En su biografía, Grant también se ocupa de estrellas como
Grace Kelly, ya convertida en alteza real del principado de Mónaco, la vida que
eligió después de una sólida carrera cinematográfica en Hollywood. Grant
conoció a Gracia de Mónaco en 1977, después de recibir una propuesta para rodar
un programa de televisión sobre su figura.

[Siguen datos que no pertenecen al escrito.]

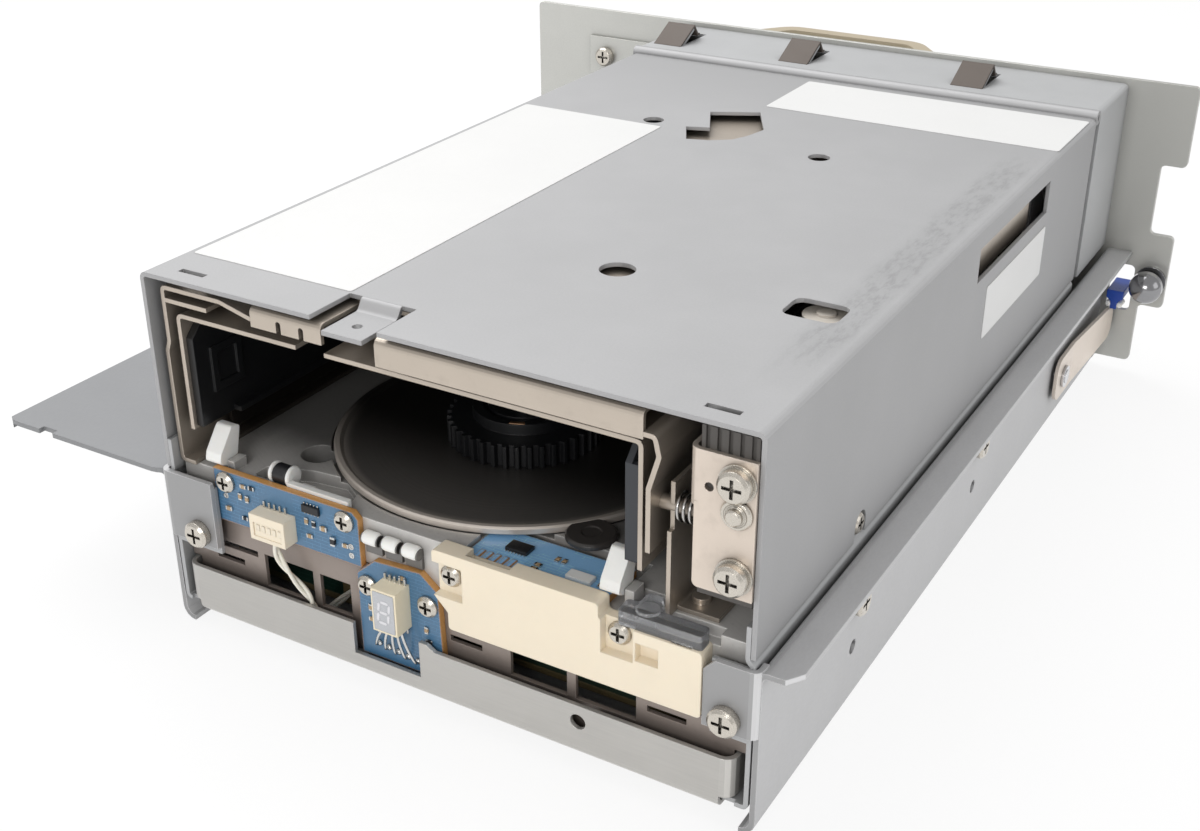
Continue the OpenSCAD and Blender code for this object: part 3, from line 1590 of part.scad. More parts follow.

Cuenta que la actriz y princesa no reveló detalle alguno
personal sobre su vida en cámara, pero que por detrás se decidió a compartir
parte de lo que estaba pasando tras el giro radical que había dado su
existencia. "No tenía amigos en Mónaco, y las mujeres en las familias
reales, aquellas que estaban en la corte, eran muy críticas con su estilo libre
americano", recuerda.
Grant supo siempre rodearse de gente importante, exprimir al
máximo una vida de cine. Ahora, dice, ya solo tiene ganas de recordar.

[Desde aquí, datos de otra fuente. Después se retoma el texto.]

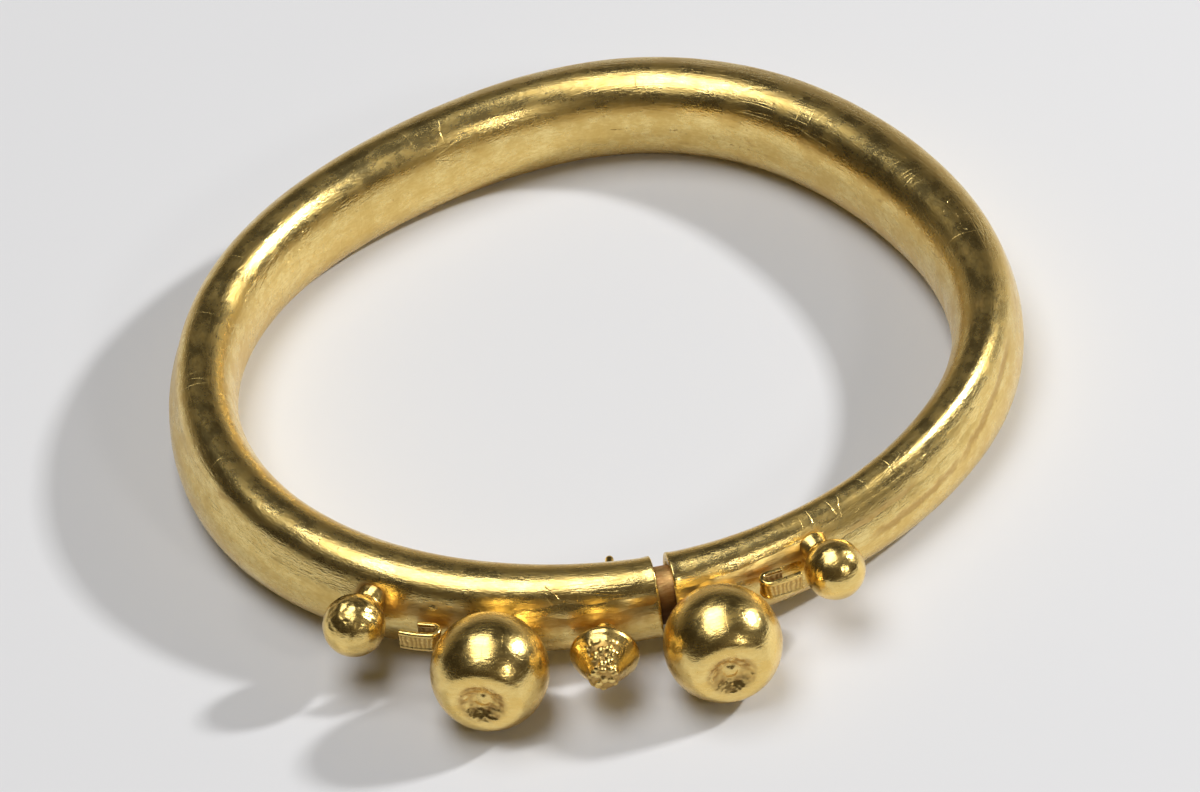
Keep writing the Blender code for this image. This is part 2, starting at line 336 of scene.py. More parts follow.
def makeLineGroup():
    group, given, result = newGroup("lineMark", (
        ("Place", "Vector", None), ("Middle", "Vector", None), ("Way", "Vector", None),
        ("Reach", "Float", 1.0 * mm), ("Width", "Float", 0.1 * mm)), (("Depth", "Float"),))
    wander = addNode(group, "ShaderNodeTexNoise")
    feed(group, wander.inputs["Vector"], given.outputs["Place"])
    wander.inputs["Scale"].default_value = lineWander["size"]
    wander = addVectorMath(group, "SUBTRACT", wander.outputs["Color"], (0.5, 0.5, 0.5), "Vector")
    wander = addVectorMath(group, "MULTIPLY", wander, (lineWander["reach"],) * 3, "Vector")
    apart = addVectorMath(group, "SUBTRACT", given.outputs["Place"], given.outputs["Middle"], "Vector")
    apart = addVectorMath(group, "ADD", apart, wander, "Vector")
    run = addVectorMath(group, "DOT_PRODUCT", apart, given.outputs["Way"], "Value")
    ahead = addNode(group, "ShaderNodeVectorMath", operation="SCALE")
    feed(group, ahead.inputs[0], given.outputs["Way"])
    feed(group, ahead.inputs["Scale"], run)
    across = addVectorMath(group, "SUBTRACT", apart, ahead.outputs["Vector"], "Vector")
    across = addVectorMath(group, "LENGTH", across, None, "Value")
    near = addRamp(group, across, addMath(group, "MULTIPLY", given.outputs["Width"], 0.3),
                   given.outputs["Width"], 1.0, 0.0)
    within = addRamp(group, addMath(group, "ABSOLUTE", run),
                     addMath(group, "MULTIPLY", given.outputs["Reach"], 0.6),
                     given.outputs["Reach"], 1.0, 0.0)
    group.links.new(addMath(group, "MULTIPLY", near, within), result.inputs["Depth"])
    return group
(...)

Pese a que trabajó duro para lograr las tres nominaciones
que posee, Grant reconoce que fue una niña privilegiada en sus años en el Upper
West Side de Nueva York.
Hija de inmigrantes judíos, su sólo propósito en la
vida fue formarse en los mejores colegios para ser alguien grande en la vida, y
admite que sus padres la trataron como a una princesa.
Con solo cuatro años
debutó en un espectáculo de la Metropolitan Opera y con 11 se incorporó al
American Ballet. Sin embargo, era una actriz dotada y pocos años después se
apuntó al Actors Studio de Nueva York con la intención de hacer cine y
televisión.
Sólo el Comité de Actividades Antiestadounidenses logró
frenar sus ímpetus durante más de una década, apartada de la industria por
estar casada con el guionista Arnold Manoff, a quien defendió siempre a capa y
espada como padre de sus dos hijos.
Grant se tuvo que refugiar en el teatro,
dando incluso clases de interpretación, hasta que logró sacudirse de encima la
presión de la caza de brujas y volver a trabajar. Por suerte para ella, sus
mejores años, con las nominaciones al Oscar por El casero (1970) y El viaje de
los malditos (1976) aún estaban por llegar.